The Risk of the "Accidental Escalation"
When two actors are operating on different temporal planes, the margin for error narrows.
- Miscalculation of Intent: If Tehran views "soon" as a sign of American weakness, they may increase proxy attacks, inadvertently crossing a red line that forces a kinetic U.S. response.
- Miscalculation of Capability: If the U.S. assumes the Iranian economy is closer to collapse than it actually is, it may hold out for a "perfect deal" that never materializes, leading to a long-term, low-intensity conflict that Trump specifically aims to avoid.
The Strategic Path Forward: A Neutralization Framework
To move beyond the cycle of "Strategic Patience" versus "Transactional Speed," the logic of the engagement must shift toward Regional Equilibrium.
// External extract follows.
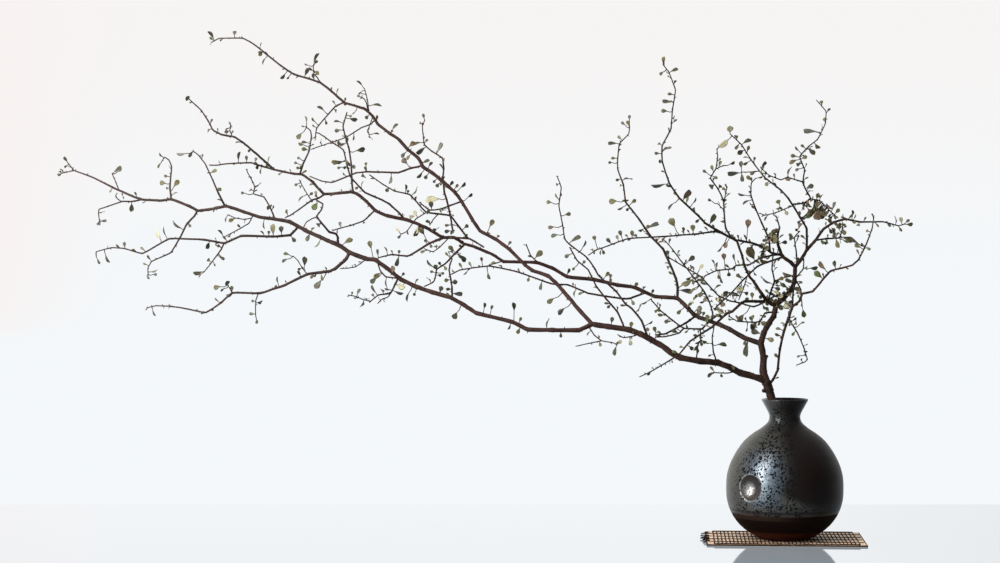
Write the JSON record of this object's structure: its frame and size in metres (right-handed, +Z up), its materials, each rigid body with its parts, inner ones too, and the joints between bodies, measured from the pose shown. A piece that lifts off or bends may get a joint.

This requires moving away from the binary of "victory" or "withdrawal" and toward a managed competition.
- Hard-Power Decoupling: Reducing the density of U.S. ground forces while maintaining "over-the-horizon" strike capabilities to satisfy both the "end the war" mandate and the need for deterrence.
- The Economic Corridor Alternative: Creating economic incentives for regional players (like Saudi Arabia and the UAE) to engage in limited de-escalation with Iran, thereby shifting the burden of containment from Washington to local capitals.
The success of the "soon" prophecy depends entirely on whether the U.S. can create a credible threat of catastrophic cost that outweighs Iran’s perceived benefit of waiting. If the U.S. cannot demonstrate this, the Iranian "as long as needed" doctrine will likely win the war of attrition by default. The next tactical move must be the establishment of a verifiable, narrow-scope "Cooling Period" where specific sanctions are suspended in direct, synchronized response to the cessation of proxy activities, creating a staircase of de-escalation rather than a leap toward a grand bargain that neither side is structurally prepared to sign.